Tom Jacobson, otro de los jóvenes blancos que lo conoció en sus últimos años, indignado ante lo que llegaría a escribirse sobre él, nos ofrece también una imagen muy diferente a la del tipo amargo y neurótico, casi infernal en su miseria, que nos pinta Calt en su definitivamente pasada de vueltas biografía. Lo hace con afecto, recordando entre otras cosas su ingenuo entusiasmo cuando lo llevó a visitar el zoo de Chicago, su solicitud a responder a todas las preguntas típicas de fan, y la ocasión en que le envió un puñado de dólares por correo al saberle en uno de sus habituales aprietos económicos, algunas semanas más tarde, y obtuvo a cambio un agradecimiento realmente desproporcionado que duró hasta el fin de sus días. “Yes, I’m a good man –le respondió James por carta- but I’m a poor man, you understand...”.
Necesario epitafio, tal vez, ante alguien a quien simplemente no tiene sentido juzgar de ninguna de las maneras. Para nosotros Skip James seguirá siendo un músico de misteriosa y rara pureza, indestructible al paso de los años. Tal vez por eso, porque los diamantes simplemente acaban desenterrándose tarde o temprano, su vigencia parece hoy mayor que nunca.

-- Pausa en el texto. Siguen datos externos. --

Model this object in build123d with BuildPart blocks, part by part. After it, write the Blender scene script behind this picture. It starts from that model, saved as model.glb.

Primero fue Beck quien versioneó “Devil got my woman” en su EP “Jack Ass”. Poco después los hermanos Coen, chicos más listos todavía, escogerían su “Hard Time Killing Floor” en la versión de Chris Thomas King para el soundtrack de su peregrina “O Brother”, un gesto que se repetiría con “Ghost World”, la adaptación al cine del comic de Daniel Clowes, respecto a “Devil” de nuevo. Recientemente, es Win Wenders quien lo ha llevado a Cannes dedicándole uno de los capítulos de “The Soul of a Man”, la esperada serie de films documentales producidos por Scorsese que pretenden honrar la memoria de los músicos que establecieron los cimientos culturales de América.
13 comentarios:
Completísimo artículo!.
Muchas gracias.
Saludos
El festival de Newport es del 66', y se pueden ver algunas partes en youtube de las grabaciones que hizo Alan Lomax. Skip James interpretando devil got my woman es un fantasma del blues.
Gracias por el artículo.
Saludos
Gracias a ti por la corrección, saludos
Yo también te doy las gracias por el sobresaliente post que has publicado sobre la figura de este pionero del blues. He disfrutado con la lectura y enriquecido mi pasión por el blues.

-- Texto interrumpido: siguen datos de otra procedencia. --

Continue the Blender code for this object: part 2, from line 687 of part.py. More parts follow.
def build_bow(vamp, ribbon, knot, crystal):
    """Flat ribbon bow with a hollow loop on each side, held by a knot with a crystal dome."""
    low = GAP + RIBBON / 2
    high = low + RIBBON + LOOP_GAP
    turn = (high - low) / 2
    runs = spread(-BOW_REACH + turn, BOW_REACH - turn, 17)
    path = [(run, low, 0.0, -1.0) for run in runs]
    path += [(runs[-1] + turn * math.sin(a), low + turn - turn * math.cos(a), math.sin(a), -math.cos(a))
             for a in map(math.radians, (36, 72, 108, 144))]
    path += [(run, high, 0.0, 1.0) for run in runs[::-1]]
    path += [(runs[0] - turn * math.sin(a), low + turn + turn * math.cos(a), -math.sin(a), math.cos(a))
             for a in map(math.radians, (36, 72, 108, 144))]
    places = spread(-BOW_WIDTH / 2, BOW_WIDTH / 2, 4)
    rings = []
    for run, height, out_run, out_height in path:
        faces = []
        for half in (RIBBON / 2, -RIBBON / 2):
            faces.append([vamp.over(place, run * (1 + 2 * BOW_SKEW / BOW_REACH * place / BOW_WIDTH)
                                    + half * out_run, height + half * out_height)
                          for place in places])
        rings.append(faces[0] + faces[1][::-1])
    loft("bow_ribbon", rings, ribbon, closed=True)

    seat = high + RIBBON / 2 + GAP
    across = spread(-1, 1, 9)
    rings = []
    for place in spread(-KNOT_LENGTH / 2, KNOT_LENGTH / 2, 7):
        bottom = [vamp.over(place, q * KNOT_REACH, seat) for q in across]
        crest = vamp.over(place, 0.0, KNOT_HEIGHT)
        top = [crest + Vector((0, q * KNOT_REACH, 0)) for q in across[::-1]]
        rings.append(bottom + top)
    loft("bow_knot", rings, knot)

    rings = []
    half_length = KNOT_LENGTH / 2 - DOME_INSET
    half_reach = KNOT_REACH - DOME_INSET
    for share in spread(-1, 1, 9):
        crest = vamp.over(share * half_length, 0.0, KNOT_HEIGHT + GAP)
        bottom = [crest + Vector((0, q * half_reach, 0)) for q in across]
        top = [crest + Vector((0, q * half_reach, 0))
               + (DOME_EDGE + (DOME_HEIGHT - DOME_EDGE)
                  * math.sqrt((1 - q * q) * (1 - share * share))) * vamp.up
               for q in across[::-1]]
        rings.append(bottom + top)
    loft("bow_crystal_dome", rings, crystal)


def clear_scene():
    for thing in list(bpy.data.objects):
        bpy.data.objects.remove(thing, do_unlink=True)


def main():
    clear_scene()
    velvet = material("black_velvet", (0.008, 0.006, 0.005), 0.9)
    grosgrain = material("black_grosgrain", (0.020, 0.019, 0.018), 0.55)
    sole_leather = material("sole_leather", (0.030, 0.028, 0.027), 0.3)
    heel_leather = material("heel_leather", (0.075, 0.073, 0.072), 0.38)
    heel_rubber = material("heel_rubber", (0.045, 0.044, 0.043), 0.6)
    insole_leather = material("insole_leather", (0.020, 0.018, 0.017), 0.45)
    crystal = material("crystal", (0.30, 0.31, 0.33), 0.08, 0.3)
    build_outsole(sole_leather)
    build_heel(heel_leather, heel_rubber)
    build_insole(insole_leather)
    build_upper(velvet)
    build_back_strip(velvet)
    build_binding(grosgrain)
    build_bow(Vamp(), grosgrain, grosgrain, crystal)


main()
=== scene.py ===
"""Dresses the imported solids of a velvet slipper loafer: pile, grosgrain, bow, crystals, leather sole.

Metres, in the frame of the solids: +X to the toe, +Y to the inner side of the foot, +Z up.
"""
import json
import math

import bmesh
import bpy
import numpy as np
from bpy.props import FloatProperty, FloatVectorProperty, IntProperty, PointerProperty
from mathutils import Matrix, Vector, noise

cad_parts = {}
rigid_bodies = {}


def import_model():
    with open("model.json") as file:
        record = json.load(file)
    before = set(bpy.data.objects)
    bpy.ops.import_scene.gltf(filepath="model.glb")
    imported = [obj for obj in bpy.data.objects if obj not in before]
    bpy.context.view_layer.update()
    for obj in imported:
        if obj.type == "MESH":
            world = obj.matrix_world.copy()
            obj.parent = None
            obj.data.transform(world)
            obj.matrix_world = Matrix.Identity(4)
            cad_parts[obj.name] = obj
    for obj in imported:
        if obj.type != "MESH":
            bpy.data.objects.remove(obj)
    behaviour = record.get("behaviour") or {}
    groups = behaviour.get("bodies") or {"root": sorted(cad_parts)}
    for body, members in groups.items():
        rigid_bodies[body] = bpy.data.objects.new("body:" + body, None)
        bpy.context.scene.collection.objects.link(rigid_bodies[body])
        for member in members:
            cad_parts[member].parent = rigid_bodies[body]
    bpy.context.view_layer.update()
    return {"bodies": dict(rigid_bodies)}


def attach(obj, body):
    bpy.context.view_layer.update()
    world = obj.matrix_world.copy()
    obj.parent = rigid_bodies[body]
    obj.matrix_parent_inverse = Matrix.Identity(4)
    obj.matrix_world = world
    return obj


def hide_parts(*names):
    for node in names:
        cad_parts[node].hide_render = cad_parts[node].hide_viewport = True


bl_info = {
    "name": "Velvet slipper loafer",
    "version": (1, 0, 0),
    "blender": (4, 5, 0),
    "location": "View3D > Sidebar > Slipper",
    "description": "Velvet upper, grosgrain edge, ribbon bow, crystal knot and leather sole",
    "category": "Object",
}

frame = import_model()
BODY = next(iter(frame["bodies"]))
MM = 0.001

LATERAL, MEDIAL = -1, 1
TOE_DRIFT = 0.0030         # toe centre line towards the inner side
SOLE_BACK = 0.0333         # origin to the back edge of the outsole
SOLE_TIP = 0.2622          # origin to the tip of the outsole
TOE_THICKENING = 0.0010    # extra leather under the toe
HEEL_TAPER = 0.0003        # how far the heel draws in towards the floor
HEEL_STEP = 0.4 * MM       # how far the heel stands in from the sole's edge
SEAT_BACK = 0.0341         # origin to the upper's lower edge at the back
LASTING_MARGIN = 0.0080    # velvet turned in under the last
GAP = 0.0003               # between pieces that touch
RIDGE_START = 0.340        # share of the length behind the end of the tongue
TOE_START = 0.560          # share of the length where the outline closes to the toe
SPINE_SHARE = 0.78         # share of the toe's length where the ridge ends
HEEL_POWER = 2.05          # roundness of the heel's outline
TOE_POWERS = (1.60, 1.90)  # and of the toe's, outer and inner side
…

Con tu permiso, hago referencia en mi blog de él y así difundir la figura del gran Nehemiah Curtis James.
¡Saludos!
Fue un brujo! Gracias a ti por pasarte por aquí. Saludos!
Excelentísimo artículo que me ha servido de inspiración y referencia para una retrospectiva que he hecho yo el gran Skip. Con tu permiso, lo he puesto en la bibliografía. Un saludo
Pues encantado! Tomo nota de tu web. La verdad es que escribes de maravilla. Saludos
Magnífico artículo y excelente blog. Enhorabuena.

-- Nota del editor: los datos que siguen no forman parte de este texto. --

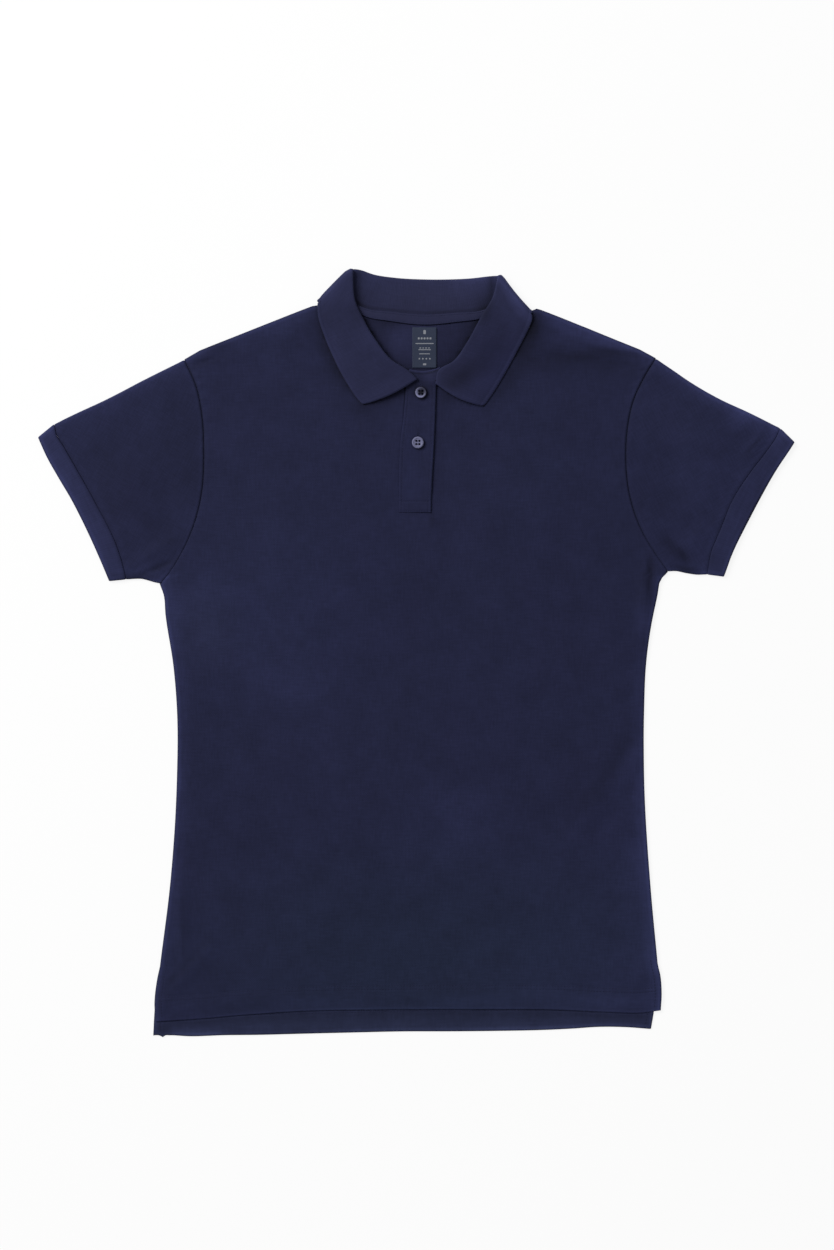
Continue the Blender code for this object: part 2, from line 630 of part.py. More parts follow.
def new_collection(name):
    made = bpy.data.collections.new(name)
    bpy.context.scene.collection.children.link(made)
    return made


def centre_on_origin(collection):
    """Moves the whole shirt so that the middle of its outline is over the origin."""
    bpy.context.view_layer.update()
    graph = bpy.context.evaluated_depsgraph_get()
    corners = []
    for piece in collection.objects:
        made = piece.evaluated_get(graph)
        corners += [made.matrix_world @ vertex.co for vertex in made.data.vertices]
    spots = np.array(corners)
    middle = (spots.min(axis=0) + spots.max(axis=0)) / 2
    for piece in bpy.data.objects:
        piece.location.x -= middle[0]
        piece.location.y -= middle[1]


def build():
    clear_scene()
    shirt = new_collection("polo_shirt")
    cutters = new_collection("cutters")
    pique = material("pique_knit", (0.018, 0.021, 0.052), 0.85)
    rib = material("rib_knit", (0.019, 0.022, 0.054), 0.88)
    tape = material("tape", (0.022, 0.025, 0.06), 0.8)
    cloth_label = material("label", (0.03, 0.042, 0.072), 0.6)
    button = material("button", (0.2, 0.2, 0.26), 0.3)

    wall_object("back", body_panel(BACK_VENT_LEFT, BACK_VENT_RIGHT, BACK_HEM, back_neckline(), BACK_SIDE_ROWS,
                                   back_level), WALL, shirt, pique)
    front = wall_object("front", body_panel(FRONT_VENT_LEFT, FRONT_VENT_RIGHT, FRONT_HEM, front_neckline(),
                                            SIDE_ROWS, front_level), WALL, shirt, pique)
    cut(front, slit_cutter(cutters))
    wall_object("sleeve_left", sleeve_rings(ARMHOLE_LEFT, CUFF_SEAM_LEFT, UNDERARM_LEFT, SLEEVE_TOP_LEFT, -1),
                WALL, shirt, pique, ring=True)
    wall_object("sleeve_right", sleeve_rings(ARMHOLE_RIGHT, CUFF_SEAM_RIGHT, UNDERARM_RIGHT,
                                             SLEEVE_TOP_RIGHT, 1), WALL, shirt, pique, ring=True)
    wall_object("cuff_left", cuff_rings(CUFF_SEAM_LEFT, CUFF_END_LEFT, -1, 0), RIB_WALL, shirt, rib, ring=True)
    wall_object("cuff_right", cuff_rings(CUFF_SEAM_RIGHT, CUFF_END_RIGHT, 1, CUFF_RIGHT_SLIP), RIB_WALL,
                shirt, rib, ring=True)
    wall_object("collar", collar_grid(), COLLAR_WALL, shirt, rib)
    wall_object("neck_tape", tape_grid(), TAPE_WALL, shirt, tape)
    wall_object("label", label_grid(), LABEL_WALL, shirt, cloth_label)
    wall_object("placket_under", placket_under_grid(), WALL, shirt, pique)
    wall_object("placket_upper", placket_upper_grid(), BAND_WALL, shirt, pique)
    for row in BUTTONS:
        add_button(row, shirt, cutters, button)
    centre_on_origin(shirt)


build()
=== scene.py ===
"""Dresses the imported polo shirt: knit shells on its solids, seams, stitching, buttons and label.

Lengths are in millimetres unless a name says otherwise. X runs to the viewer's right, Y towards the collar
and Z up from the floor. Left and right are the viewer's.
"""

import math
from collections import namedtuple

import bmesh
import bpy
import numpy as np
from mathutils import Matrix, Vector, noise


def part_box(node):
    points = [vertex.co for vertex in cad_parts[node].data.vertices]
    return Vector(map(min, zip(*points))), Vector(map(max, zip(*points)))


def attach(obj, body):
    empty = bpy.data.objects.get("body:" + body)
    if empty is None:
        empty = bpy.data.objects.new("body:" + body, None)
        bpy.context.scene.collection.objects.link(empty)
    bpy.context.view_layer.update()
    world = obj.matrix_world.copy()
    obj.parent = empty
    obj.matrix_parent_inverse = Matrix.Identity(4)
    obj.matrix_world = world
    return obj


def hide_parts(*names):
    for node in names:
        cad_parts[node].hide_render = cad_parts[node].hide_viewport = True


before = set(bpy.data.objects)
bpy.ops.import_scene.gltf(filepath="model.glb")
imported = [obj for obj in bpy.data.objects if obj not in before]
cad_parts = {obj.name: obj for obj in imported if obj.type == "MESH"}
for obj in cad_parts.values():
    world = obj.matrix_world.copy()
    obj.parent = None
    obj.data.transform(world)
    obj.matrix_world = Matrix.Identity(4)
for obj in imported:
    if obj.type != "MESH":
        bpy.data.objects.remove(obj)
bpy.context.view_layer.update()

MM = 0.001
ROOT = "root"
UP = np.array([0.0, 0.0, 1.0])


def table(kind, *rows):
    """The rows as tuples of one kind."""
    return [kind(*row) for row in rows]


# ------------------------------------------------------------
# The shirt's sizes, as in its solids, but for up to 3 mm at the collar, the neck beside it and the label.

WALL, RIB_WALL, COLLAR_WALL, BAND_WALL, TAPE_WALL = 1.2, 1.6, 1.4, 1.4, 0.8
SEAM_GAP, NECK_GAP, HALF_SEAM = 0.3, 0.55, 0.3
LAYER_AIR = 0.6
NECK_CENTRE_X, NECK_CENTRE_Y = 7.5, 300.0

SIDE_SEAM_LEFT = [(-220, -268), (-211, -195), (-205.6, -110), (-205.4, -50), (-208.5, -11), (-215.4, 34),
                  (-217, 51), (-220.5, 60)]
SIDE_SEAM_RIGHT = [(207.1, -266), (201, -200), (195.6, -110), (195.5, -50), (197.6, -5), (201.6, 24),
                   (207.5, 53), (209.2, 62.5), (216.5, 70.4)]
FRONT_VENT_LEFT = [(-223.9, -316.5), (-224.8, -300), (-223, -283)]
FRONT_VENT_RIGHT = [(209.9, -306.8), (210.6, -293), (209.7, -278)]
BACK_VENT_LEFT = [(-226.2, -328.6), (-225, -306), (-223, -283)]
BACK_VENT_RIGHT = [(201.8, -322.5), (204.2, -308), (206.3, -288)]
ARMHOLE_LEFT = [(-220.5, 60), (-213, 68.5), (-201.5, 87), (-190, 114), (-184, 141), (-182.6, 174),
                (-184, 204), (-189.5, 230.5), (-199.3, 252.4)]
ARMHOLE_RIGHT = [(216.5, 70.4), (206, 85), (191, 112), (183.3, 137), (180.3, 165), (181.2, 190),
                 (187, 218), (195, 235.5), (205.8, 253.4)]
SHOULDER_LEFT = [(-199.3, 252.4), (-186, 260), (-163.7, 269), (-136, 280), (-110.6, 290), (-96, 295.6),
                 (-87.4, 298.8), (-83, 298.6), (-81, 299.8), (-72, 302.4), (-62.4, 304.8)]
SHOULDER_RIGHT = [(77.6, 303.9), (86, 299.2), (93.5, 294.6), (97.4, 293.4), (100.4, 294.7), (103.8, 296.0),
                  (112, 293.0), (126.5, 287.4), (147, 279.2), (170, 269.8), (191.8, 261), (205.8, 253.4)]
FRONT_HEM = [(-223.9, -316.5), (-199, -315), (-142, -310.3), (-101, -307.6), (-30, -306.2), (55, -305.9),
             (124, -306.4), (164, -308.3), (195, -308.7), (209.9, -306.8)]
BACK_HEM = [(-226.2, -328.4), (-221.6, -328.4), (-219.6, -329.0), (-217.8, -330.0), (-216.2, -328.6),
            (-212, -328.4), (-196, -329.2), (-165, -328.3), (-135, -328.0), (-100, -327.1), (-50, -325.9),
            (-14, -325.1), (30, -325.0), (72, -324.6), (110, -323.8), (135, -322.6), (156, -321.2),
            (180, -321.4), (201.8, -323.0)]
SLEEVE_TOP_LEFT = [(-199.3, 252.4), (-229, 237.6), (-267.3, 217.8), (-296, 204.6), (-311.2, 197)]
SLEEVE_TOP_RIGHT = [(205.8, 253.4), (219.7, 244), (235.4, 233.2), (262, 218), (285, 207.4), (313, 193.4)]
UNDERARM_LEFT = [(-220.5, 60), (-226.5, 61.4), (-235.6, 63.7), (-249.4, 63.4)]
UNDERARM_RIGHT = [(216.5, 70.4), (223.4, 70.6), (232.2, 68.8), (241, 67.5), (249.9, 67.6)]
CUFF_SEAM_LEFT = [(-249.4, 63.4), (-252.9, 78), (-258.6, 95), (-274.2, 126.4), (-289.2, 153.3), (-303, 177.5),
                  (-309.6, 189), (-311.2, 197)]
CUFF_SEAM_RIGHT = [(249.9, 67.6), (253.7, 87.7), (259.6, 102), (272.9, 133.6), (288, 156.5), (301.6, 174.2),
                   (310, 187), (313, 193.4)]
CUFF_END_LEFT = [(-263.5, 62), (-271.1, 80), (-285.7, 112), (-296.7, 133.4), (-307.6, 151.8),
                 (-317.2, 168.9), (-324.9, 186)]
CUFF_END_RIGHT = [(263.8, 65.8), (273.9, 90.6), (284.9, 112.6), (295.8, 133.4), (306.8, 153.1),
                  (321, 175.5), (324.9, 181.8)]
CUFF_DEPTH = 14.0
CUFF_RIGHT_SLIP = 3.6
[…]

Fantastico. He caido aquí casi sin querer, y me he leído el artículo de cabo a rabo. Admirable. Me apunto este blog. Te seguiré leyendo
Gracias por este genial articulo. Skip James es el blues-man que más admiro y siempre había estado incomodo con ese retrato biográfico que lo mostraba como un proxeneta.
Hermoso comentario sobre un músico excepcional
Tan lúcido y conmovedor como el relámpago en la noche. Así lo fue su música en mi vida
Muchas gracias por los recientes comentarios. La voz y la música del viejo Skip llegan muy hondo, de eso no hay duda. Que descanse en paz allí donde esté.